Though the architectural styles differ, the Hollywood Tower is "often cited as the inspiration" for The Twilight Zone Tower of Terror attractions at Disney parks in Florida, California, Paris and Tokyo. Like the real-life Hollywood Tower, the "Hollywood Tower Hotel" structure at the Disney theme parks bears the same classic "Hollywood Tower" sign and spiraling towers. A made-for-TV adaptation based on the ride entitled Tower of Terror was released in 1997, though while both the attraction and the movie shared the same basic premise of five people being killed in an elevator, the movie lacked any connection to The Twilight Zone.

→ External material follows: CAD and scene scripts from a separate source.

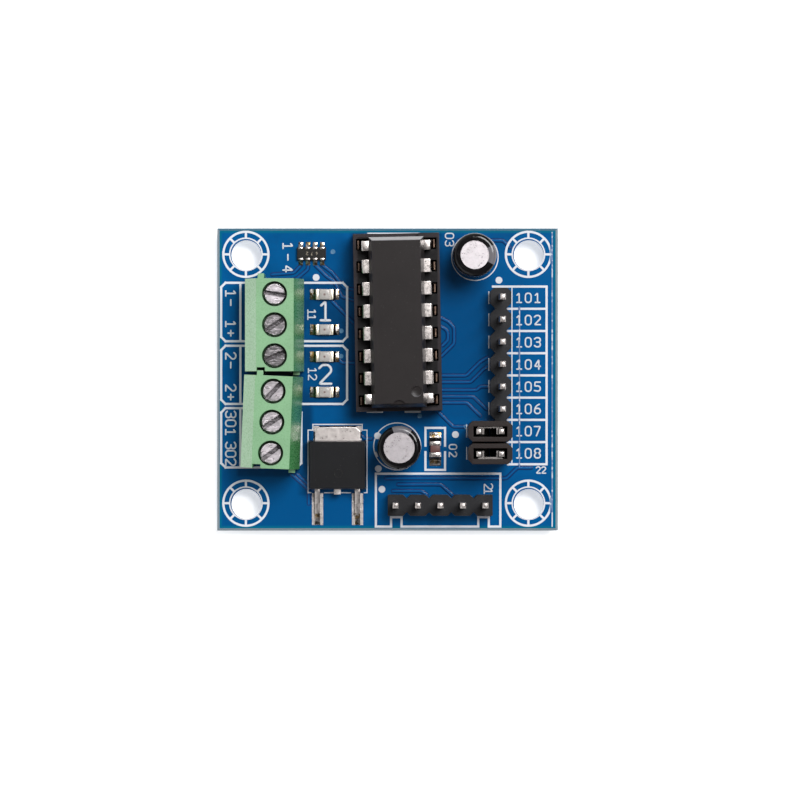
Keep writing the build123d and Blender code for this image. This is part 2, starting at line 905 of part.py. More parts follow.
def build_leds():
    """Four diodes along X: substrate, metal ends and clear lens."""
    half = led_length / 2
    half_width = led_width / 2
    base_top = pad_top + led_base_height
    bases = []
    lenses = []
    ends = []
    for y in led_rows:
        place = turned_place((left_edge + led_inset, y), 0)
        base = block(led_end - half, half - led_end, -half_width, half_width, pad_top, base_top)
        bases.append(place * base)
        lens_face = Rectangle(led_lens_length, led_width)
        lens = extrude(lens_face, amount=led_lens_height, taper=led_lens_taper)
        lenses.append(place * Pos(0, 0, base_top) * lens)
        ends.append(place * block(-half, led_end - half, -half_width, half_width, pad_top, base_top))
        ends.append(place * block(half - led_end, half, -half_width, half_width, pad_top, base_top))
        add_end_joints(place, half, half_width, led_pad_reach, led_base_height)
    save("led_bases", *bases)
    save("led_lenses", *lenses)
    save("led_ends", *ends)


def build_resistor_array():
    """Flat ceramic array with a row of metal ends on each long side."""
    place = turned_place(array_centre, 0)
    half_length = array_length / 2
    half_width = array_width / 2
    top = pad_top + array_height
    body = block(-half_length, half_length, -half_width, half_width, pad_top, top)
    half_end = array_terminal_width / 2
    ends = []
    for k in range(array_positions):
        x = array_pitch * (k - (array_positions - 1) / 2)
        for side in (1, -1):
            turn = Pos(x, 0, 0) * Rot(0, 0, 90 * side)
            near = half_width - array_terminal_depth
            ends.append(turn * block(near, half_width, -half_end, half_end, pad_top, top))
            reach = half_width + array_pad_reach
            add_pad(place * turn, near, reach, -half_end, half_end)
            fillets.append(place * turn * solder_wedge(half_width, reach, half_end, array_solder_height))
    save("resistor_array_body", place * (body - ends))
    save("resistor_array_ends", *[place * end for end in ends])


def build_ceramic():
    """Ceramic chip capacitor along Y."""
    place = turned_place(ceramic_centre, 90)
    half = ceramic_length / 2
    half_width = ceramic_width / 2
    top = pad_top + ceramic_height
    body = block(ceramic_end - half, half - ceramic_end, -half_width, half_width, pad_top, top)
    ends = [
        block(-half, ceramic_end - half, -half_width, half_width, pad_top, top),
        block(half - ceramic_end, half, -half_width, half_width, pad_top, top),
    ]
    add_end_joints(place, half, ceramic_pad_width / 2, ceramic_pad_reach, ceramic_solder_height)
    save("ceramic_capacitor_body", place * body)
    save("ceramic_capacitor_ends", *[place * end for end in ends])


def mounting_holes():
    """Centres of the four corner holes."""
    return [(x * hole_span_x / 2, y * hole_span_y / 2) for x in (-1, 1) for y in (-1, 1)]


def build_board():
    """Laminate with bevelled edges, mounting holes and a hole for every lead."""
    x = board_length / 2
    y = board_width / 2
    board = block(-x, x, -y, y, 0, board_thickness)
    for side in (0, -1):
        face = board.faces().filter_by(Axis.Z).sort_by(Axis.Z)[side]
        board = chamfer(face.edges(), edge_bevel_width, edge_bevel_depth, reference=face)
    holes = [post(x, y, 0, board_thickness, mounting_hole_radius) for x, y in mounting_holes()]
    holes += [post(x, y, 0, board_thickness, radius) for x, y, radius, _ in through_leads]
    save("circuit_board", board - holes)


def build_solder():
    """One joint for each lead: a plug in its hole and a hollowed cone under the board."""
    joints = []
    for x, y, radius, lead in through_leads:
        tip = radius + joint_wall
        base = tip + joint_spread
        plug = Polyline(
            (tip, -joint_height),
            (0, -joint_height),
            (0, board_thickness),
            (radius, board_thickness),
            (radius, 0),
            (base, 0),
        )
        slope = ThreePointArc((base, 0), (tip + joint_waist, -joint_waist_height), (tip, -joint_height))
        section = make_face(plug + slope)
        joint = revolve(Plane.XZ * section, Axis.Z)
        joints.append(Pos(x, y, 0) * joint - lead)
    save("solder_joints", *joints)


def stroke(points, width=ink_line_width):
    """Faces of ink along a line through the points, with square ends."""
    faces = []
    for (x0, y0), (x1, y1) in zip(points, points[1:]):
        run = Vector(x1 - x0, y1 - y0, 0)
        angle = Vector(1, 0, 0).get_signed_angle(run, Vector(0, 0, 1))
        middle = Pos((x0 + x1) / 2, (y0 + y1) / 2, 0) * Rot(0, 0, angle)
        faces.append(middle * Rectangle(run.length + width, width))
    return faces


def ring(centre, radius, width=ink_line_width):
    """Face of ink round a circle."""
    return Pos(*centre) * (Circle(radius + width / 2) - Circle(radius - width / 2))


def clipped_box(left, right, bottom, top, corner):
    """Closed line round a box with its corners cut off."""
    points = [
        (left + corner, bottom),
        (right - corner, bottom),
        (right, bottom + corner),
        (right, top - corner),
        (right - corner, top),
        (left + corner, top),
        (left, top - corner),
        (left, bottom + corner),
    ]
    return points + points[:1]


def wheel_ink(centre):
    """Two rings joined by spokes round a mounting hole."""
    faces = [ring(centre, wheel_outer_radius), ring(centre, wheel_inner_radius, wheel_inner_width)]
    for k in range(wheel_spokes):
        angle = radians(360 / wheel_spokes * k)
        points = []
        for radius in (wheel_inner_radius + ink_line_width / 2, wheel_outer_radius - ink_line_width / 2):
            points.append((centre[0] + radius * cos(angle), centre[1] + radius * sin(angle)))
        faces += stroke(points)
    return faces


def header_ink():
    """Rows beside the input header, and the thin outline of the header pair."""
    rows = input_header_pins
    first = input_header_top_y + pin_pitch / 2
    last = first - rows * pin_pitch
    row_right = right_edge - row_line_inset
    faces = stroke([(row_right - row_corner_length, first), (row_right, first), (row_right, last)])
    for k in range(1, rows + 1):
        y = first - k * pin_pitch
        faces += stroke([(row_right - row_line_length, y), (row_right, y)])
    margin = strip_width / 2 + header_outline_gap
    right = input_header_x + margin
    faces += stroke([(right, first), (right, last)], ink_thin_width)
    dash = pin_pitch / 2 - strip_corner
    for k in range(rows):
        y = input_header_top_y - k * pin_pitch
        side = pin_pitch if k >= rows - enable_header_pins else 0
        left = input_header_x - side - margin
        faces += stroke([(left, y - dash), (left, y + dash)], ink_thin_width)
    return faces


def output_ink():
    """Box round the output header, with two notches in its lower line."""
    half = output_notch_width / 2
    low = front_edge + output_box_inset
    high = low + output_box_width
    notch = low + output_notch_depth
    points = [(output_box_left, high), (output_box_left, low)]
    for x in (output_notch_left, output_notch_right):
        points += [(x - half, low), (x - half, notch), (x + half, notch), (x + half, low)]
    points += [(output_box_right, low), (output_box_right, high)]
    return stroke(points + points[:1])


def ceramic_ink():
    """Two brackets that close round the ceramic capacitor."""
    x, y = ceramic_centre
    half_width = ceramic_box_width / 2
    half_length = ceramic_box_length / 2
    faces = []
    for side in (1, -1):
        near = y + side * ceramic_box_gap / 2
        far = y + side * half_length
        left = x - half_width
        right = x + half_width
        faces += stroke([(left, near), (left, far), (right, far), (right, near)])
    return faces


def regulator_ink():
    """Stepped outline round the regulator."""
    x, y = regulator_centre
    half = regulator_outline_half
    low = y - regulator_outline_low
    step = y + regulator_outline_middle
    top = y + regulator_outline_top
    narrow = half - regulator_outline_step
    lead_x = regulator_lead_span / 2
    outer_gap = lead_x + regulator_pad_width / 2 + ink_thin_width / 2 + regulator_outline_gap
    inner_gap = lead_x - regulator_pad_width / 2 - ink_thin_width / 2 - regulator_outline_gap
    points = [
        (x - outer_gap, low),
        (x - half, low),
        (x - half, step),
        (x - narrow, step),
        (x - narrow, top),
        (x + narrow, top),
        (x + narrow, step),
        (x + half, step),
        (x + half, low),
        (x + outer_gap, low),
    ]
    below = [(x - inner_gap, low), (x + inner_gap, low)]
    return stroke(points, ink_thin_width) + stroke(below, ink_thin_width)


def chip_ink():
    """Lines past both ends of the socket, the lower one broken by its notch."""
    left = chip_line_x - chip_line_half
    right = chip_line_x + chip_line_half
    gap = chip_line_gap / 2
    faces = stroke([(left, chip_line_top), (right, chip_line_top)], ink_thin_width)
    faces += stroke([(left, chip_line_bottom), (chip_line_x - gap, chip_line_bottom)])
    faces += stroke([(chip_line_x + gap, chip_line_bottom), (right, chip_line_bottom)])
    return faces


def build_ink():
    """All the white outlines on the component side, as one thin layer."""
    faces = []
    for x, y in mounting_holes():
        faces += wheel_ink((x + wheel_shift[0], y + wheel_shift[1]))
    boxes = (
        (terminal_box_length, upper_box_bottom, upper_box_top),
        (terminal_box_length, lower_box_bottom, lower_box_top),
        (supply_box_length, supply_box_bottom, supply_box_top),
    )
    box_left = left_edge + terminal_box_inset
    for length, bottom, top in boxes:
        faces += stroke(clipped_box(box_left, box_left + length, bottom, top, box_corner))
        faces += stroke([(box_left + label_width, bottom), (box_left + label_width, top)])
    faces += header_ink() + output_ink() + ceramic_ink() + regulator_ink() + chip_ink()
    faces.append(ring(capacitor_1_circle_centre, capacitor_1_circle_radius, ink_thin_width))
    faces.append(ring(capacitor_2_circle_centre, capacitor_2_circle_radius, ink_thin_width))
    edge_x = right_edge - edge_line_inset
    edge_y = board_width / 2 - edge_line_end
    guide_x = right_edge - guide_line_inset
    faces += stroke([(edge_x, -edge_y), (edge_x, edge_y)], ink_thin_width)
    faces += stroke([(guide_x, guide_line_bottom), (guide_x, guide_line_top)], ink_thin_width)
    faces += [Pos(*centre) * Circle(ink_dot_radius) for centre in dot_centres]
    layer = Sketch() + faces
    holes = [Pos(x, y) * Circle(radius) for x, y, radius, _ in through_leads]
    holes += [Pos(x, y) * Circle(mounting_hole_radius) for x, y in mounting_holes()]
    save("screen_print", plate(layer - holes, board_top, seat))


def main():
    """Build every sub-part and write its file."""
    os.makedirs("parts", exist_ok=True)
    build_terminals()
    build_chip()
    build_headers()
    build_jumpers()
    build_capacitor("capacitor_1", capacitor_1_centre, capacitor_1_stripe, capacitor_1_fold_radius)
    build_capacitor("capacitor_2", capacitor_2_centre, capacitor_2_stripe, capacitor_2_fold_radius)
    build_regulator()
    build_leds()
    build_resistor_array()
    build_ceramic()
    build_board()
    build_solder()
    build_ink()
    save("surface_pads", *pads)
    save("surface_solder", *fillets)


main()
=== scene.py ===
"""Dresses a two-channel motor driver module: finishes, rounded edges, copper, print and studio.

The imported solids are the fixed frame. Lengths here are millimetres and angles are degrees. MM turns
a length into metres, which Blender and the length settings hold.
"""

import json
from math import cos, hypot, radians, sin

import bpy
from bpy.props import FloatProperty, FloatVectorProperty, PointerProperty
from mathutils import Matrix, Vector

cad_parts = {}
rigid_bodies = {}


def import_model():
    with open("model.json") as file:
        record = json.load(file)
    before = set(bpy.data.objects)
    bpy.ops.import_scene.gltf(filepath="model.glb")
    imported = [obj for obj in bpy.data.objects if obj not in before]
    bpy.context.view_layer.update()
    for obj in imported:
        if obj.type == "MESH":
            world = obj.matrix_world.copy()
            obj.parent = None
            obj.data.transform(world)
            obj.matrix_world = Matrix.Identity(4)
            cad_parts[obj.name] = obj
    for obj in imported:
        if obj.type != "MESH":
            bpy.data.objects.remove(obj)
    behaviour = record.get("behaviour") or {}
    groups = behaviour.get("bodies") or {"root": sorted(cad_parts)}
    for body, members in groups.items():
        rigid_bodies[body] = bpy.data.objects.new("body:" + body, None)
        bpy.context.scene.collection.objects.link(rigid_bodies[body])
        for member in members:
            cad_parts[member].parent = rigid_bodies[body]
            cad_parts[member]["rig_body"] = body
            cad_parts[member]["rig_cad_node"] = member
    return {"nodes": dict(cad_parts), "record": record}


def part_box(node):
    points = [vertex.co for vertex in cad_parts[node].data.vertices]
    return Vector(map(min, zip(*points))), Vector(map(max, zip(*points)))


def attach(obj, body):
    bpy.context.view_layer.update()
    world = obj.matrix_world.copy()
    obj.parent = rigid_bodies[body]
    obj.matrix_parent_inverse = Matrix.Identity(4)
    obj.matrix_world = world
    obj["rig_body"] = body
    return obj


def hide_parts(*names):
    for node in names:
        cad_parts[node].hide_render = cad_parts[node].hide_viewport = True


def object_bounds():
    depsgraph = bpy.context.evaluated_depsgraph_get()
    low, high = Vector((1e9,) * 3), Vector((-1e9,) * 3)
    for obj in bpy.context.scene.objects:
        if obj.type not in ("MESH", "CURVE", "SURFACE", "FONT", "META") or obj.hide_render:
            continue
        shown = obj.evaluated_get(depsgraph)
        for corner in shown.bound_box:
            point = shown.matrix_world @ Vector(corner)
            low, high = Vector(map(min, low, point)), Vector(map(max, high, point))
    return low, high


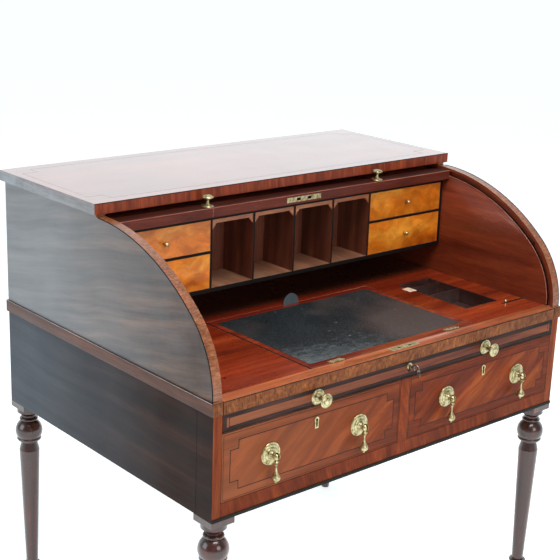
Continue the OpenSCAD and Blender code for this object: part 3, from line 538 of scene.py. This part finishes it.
# adds a round ring that lies in the plane of across and other
def hoop(work, place, across, other, big, small, steps=48, sides=14):
    out = across.cross(other)
    rows = []
    for k in range(steps):
        angle = 2 * math.pi * k / steps
        spoke = across * math.cos(angle) + other * math.sin(angle)
        row = []
        for i in range(sides):
            lean = 2 * math.pi * i / sides
            row.append(work.verts.new(place + (spoke * (big + small * math.cos(lean))
                                               + out * small * math.sin(lean)) * mm))
        rows.append(row)
    for k in range(steps):
        near, far = rows[k], rows[(k + 1) % steps]
        for i in range(sides):
            j = (i + 1) % sides
            work.faces.new((near[i], near[j], far[j], far[i]))


def rod(name, body, finish, points, radius):      # a thin round strip along points
    curve = bpy.data.curves.new(name, "CURVE")
    curve.dimensions = "3D"
    line = curve.splines.new("POLY")
    line.points.add(len(points) - 1)
    for spot, point in zip(line.points, points):
        spot.co = (*point, 1)
    curve.bevel_depth = radius * mm
    curve.bevel_resolution = 3
    curve.use_fill_caps = True
    piece = bpy.data.objects.new(name, curve)
    bpy.context.scene.collection.objects.link(piece)
    curve.materials.append(finish)
    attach(piece, body)
    return piece


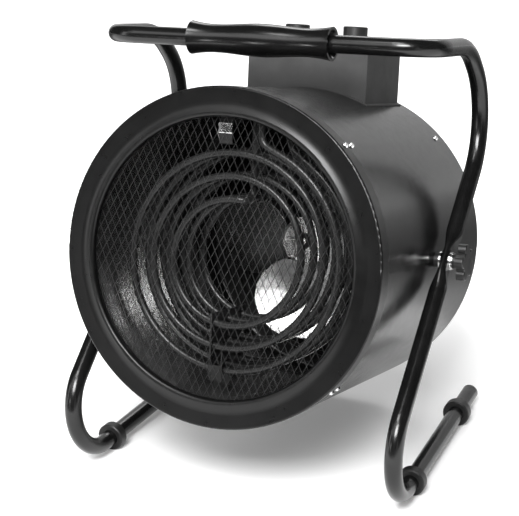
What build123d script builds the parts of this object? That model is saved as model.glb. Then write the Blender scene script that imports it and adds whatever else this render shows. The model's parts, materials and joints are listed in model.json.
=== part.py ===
from build123d import *
from math import asin, cos, dist, hypot, pi, radians, sin, sqrt, tan
import os

# A drum shaped forced air heater in a bent tube stand.  Millimetres, +Z up, outlet towards -Y.
# The origin lies on the floor, under the middle of the heater's depth and width.

# ---------------------------------------------------------------- clearances
running = 0.05              # radial, shaft in bore
seat = 0.1                  # between a piece and what it is pushed on to
gap = 0.3                   # between pieces that move past each other

# ---------------------------------------------------------------- driving dimensions
# drum; distances along its axis are measured forward from the pivot
drum_tilt = 13.4            # nose-up angle of the drum in its rest pose, degrees
shell_radius = 175.4        # outside of the casing
shell_sheet = 1.0
shell_front = 172.0
shell_back = -143.5
bezel_front = 175.9
bezel_skirt = 20.0          # how far the bezel laps back over the casing
bezel_sheet = 1.0
bezel_radius = shell_radius + bezel_sheet + seat
bezel_face = 30.8           # width of the bezel's flat face
lip_radius = bezel_radius - bezel_face      # clear radius inside the bezel's rolled lip
lip_round = 4.0
lip_stand = 2.4             # how far the lip stands ahead of the bezel's face
lip_lean = 24.0             # steepest slope from the face up to the lip, degrees
bezel_edge = 2.0            # rounding of the bezel's outer edge
rear_ring_back = -167.6
rear_ring_step = 0.8        # how far the rear ring lies inside the casing
rear_ring_radius = shell_radius - rear_ring_step
rear_ring_edge = 7.0        # rounding of the rear ring's outer edge
rear_rim = 22.6             # width of the rear ring's flat rim
rear_opening = rear_ring_radius - rear_rim
ring_tongue = 16.0          # how far the rear ring slides into the casing
grille_front = 170.6
grille_thick = 1.0
mesh_width = 17.3           # diamond gaps, across and up
mesh_height = 34.3
mesh_lean = -2.65           # degrees from the drum's upright
mesh_wire = 1.7
mesh_margin = 2.0           # from a gap's corner to the grille's edge
liner_sheet = 0.8
liner_clear = 3.3           # from the bezel's lip out to the liner
liner_radius = lip_radius + liner_clear
grille_radius = liner_radius - liner_sheet - 2 * seat
liner_front = grille_front - grille_thick       # the grille is held between lip and liner
liner_back = -10.0
spacer_diameter = 10.0

# heating elements: tubes wound as flat spirals, one behind another
element_tube = 8.0
coil_clear = 29.0           # from the liner in to the first half turn
coil_radius = liner_radius - coil_clear
coil_step = 12.0            # inward per half turn after the first
coil_half_turns = 6
coil_front = 147.0          # plane of the foremost spiral
coil_pitch = 35.0           # from one spiral to the next
coil_return = 18.0          # how far behind its spiral an inner end runs out again
leg_pitch = 18.0            # across, from a returning or an incoming leg to the next
leg_outermost = 8.4         # from the box's side to the nearest incoming leg
exit_gap = 14.0             # across, from the nearest incoming leg to a returning one
leg_bend = 14.0
tight_bend = 8.6
lead_in = 24.0              # straight run from a leg's foot into its spiral
terminal_row = -60.0        # where the legs turn up into the control box
terminal_lift = 20.6        # above the casing
terminal_height = shell_radius + terminal_lift
terminal_post = 9.0
comb_across = -16.0         # comb plate that carries the spirals
comb_sheet = 2.0
comb_edge = 8.0             # plate left ahead of, behind and above the tubes
comb_below = 6.0            # plate left below the outermost tube
comb_flange = (15.5, 16.0)  # across and up: the front edge folded over the outermost tube
comb_finger = (1.6, 14.0)   # wide and high, standing on the flange
post_row = 119.9            # the foot that carries the comb plate on the liner
post_width = 17.5
post_outside = 10.0         # part of the foot's width left of the comb plate
tab_width = 8.0             # tab of the foot in its slot in the liner
tab_reach = 3.0             # below the liner
spare_slot_row = 62.1       # second slot, left free
bushing_wall = 3.0
bushing_height = 8.0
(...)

The Hollywood Tower appears prominently, by name, in the 1948 mystery film Devil's Cargo, part of The Falcon series. It is also featured in Brian De Palma's 1984 thriller Body Double, a movie notable for its setting in a number of Los Angeles landmarks. The Hollywood Tower received ample screen time in the 1980 screwball comedy Midnight Madness, produced by Walt Disney Productions.

==Notable residents==

- Well-known motion picture character actor Eugene Pallette was one of the first residents and lived in the building for all the 1930s.
- The Scottish comic actor James Finlayson was a resident in 1937.
- Then-struggling actor Robert Patrick and his wife were residents in the early 1990s when Patrick got his big break in Terminator 2: Judgment Day.